WRITTEN INSTRUCTION
Quote the full listing word for word.

SOURCE EXCERPT
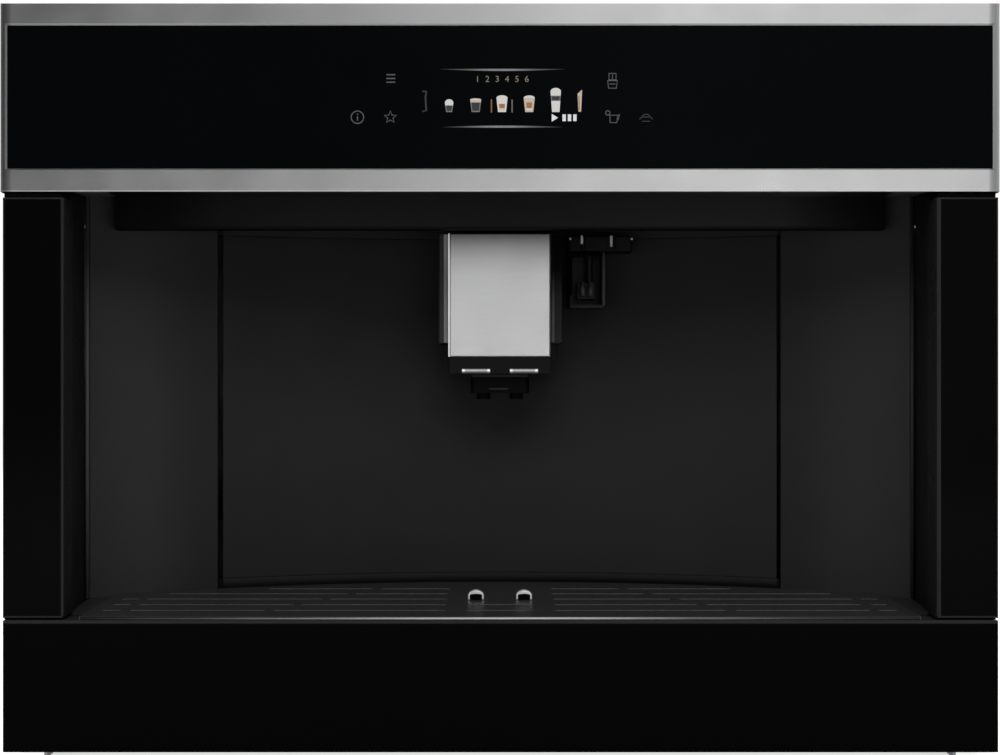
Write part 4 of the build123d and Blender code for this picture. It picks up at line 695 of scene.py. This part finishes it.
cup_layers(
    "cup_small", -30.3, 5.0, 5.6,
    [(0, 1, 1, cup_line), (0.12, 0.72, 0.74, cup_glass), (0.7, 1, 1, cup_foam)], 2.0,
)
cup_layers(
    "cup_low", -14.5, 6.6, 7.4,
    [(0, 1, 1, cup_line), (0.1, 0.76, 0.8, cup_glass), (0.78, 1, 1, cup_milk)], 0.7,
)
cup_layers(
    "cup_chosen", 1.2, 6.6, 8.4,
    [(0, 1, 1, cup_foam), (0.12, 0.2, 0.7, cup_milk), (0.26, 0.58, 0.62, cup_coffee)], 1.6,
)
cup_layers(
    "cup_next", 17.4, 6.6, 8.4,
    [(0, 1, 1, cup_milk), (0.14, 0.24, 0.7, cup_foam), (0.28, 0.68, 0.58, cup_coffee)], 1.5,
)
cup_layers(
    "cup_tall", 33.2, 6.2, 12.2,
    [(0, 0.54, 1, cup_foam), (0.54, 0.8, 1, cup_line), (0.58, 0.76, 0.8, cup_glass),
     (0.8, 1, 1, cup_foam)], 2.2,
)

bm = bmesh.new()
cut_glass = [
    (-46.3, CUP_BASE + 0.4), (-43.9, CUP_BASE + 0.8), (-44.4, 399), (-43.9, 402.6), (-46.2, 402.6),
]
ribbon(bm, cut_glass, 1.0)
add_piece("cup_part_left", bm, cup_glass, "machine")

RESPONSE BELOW
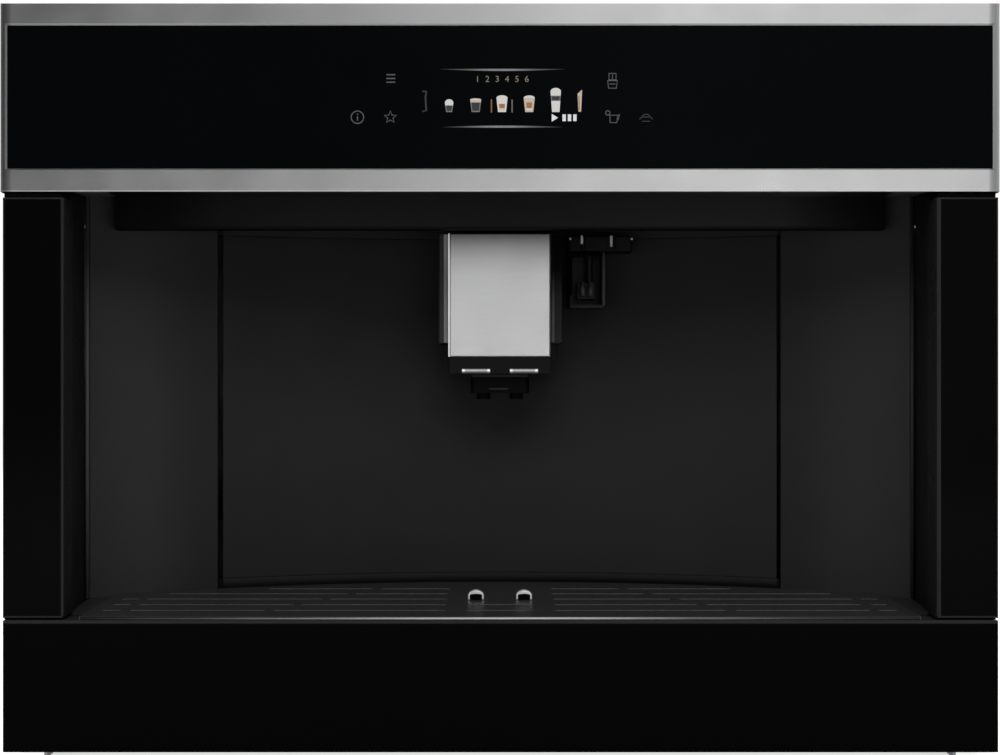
Write part 4 of the build123d and Blender code for this picture. It picks up at line 695 of scene.py. This part finishes it.
cup_layers(
    "cup_small", -30.3, 5.0, 5.6,
    [(0, 1, 1, cup_line), (0.12, 0.72, 0.74, cup_glass), (0.7, 1, 1, cup_foam)], 2.0,
)
cup_layers(
    "cup_low", -14.5, 6.6, 7.4,
    [(0, 1, 1, cup_line), (0.1, 0.76, 0.8, cup_glass), (0.78, 1, 1, cup_milk)], 0.7,
)
cup_layers(
    "cup_chosen", 1.2, 6.6, 8.4,
    [(0, 1, 1, cup_foam), (0.12, 0.2, 0.7, cup_milk), (0.26, 0.58, 0.62, cup_coffee)], 1.6,
)
cup_layers(
    "cup_next", 17.4, 6.6, 8.4,
    [(0, 1, 1, cup_milk), (0.14, 0.24, 0.7, cup_foam), (0.28, 0.68, 0.58, cup_coffee)], 1.5,
)
cup_layers(
    "cup_tall", 33.2, 6.2, 12.2,
    [(0, 0.54, 1, cup_foam), (0.54, 0.8, 1, cup_line), (0.58, 0.76, 0.8, cup_glass),
     (0.8, 1, 1, cup_foam)], 2.2,
)

bm = bmesh.new()
cut_glass = [
    (-46.3, CUP_BASE + 0.4), (-43.9, CUP_BASE + 0.8), (-44.4, 399), (-43.9, 402.6), (-46.2, 402.6),
]
ribbon(bm, cut_glass, 1.0)
add_piece("cup_part_left", bm, cup_glass, "machine")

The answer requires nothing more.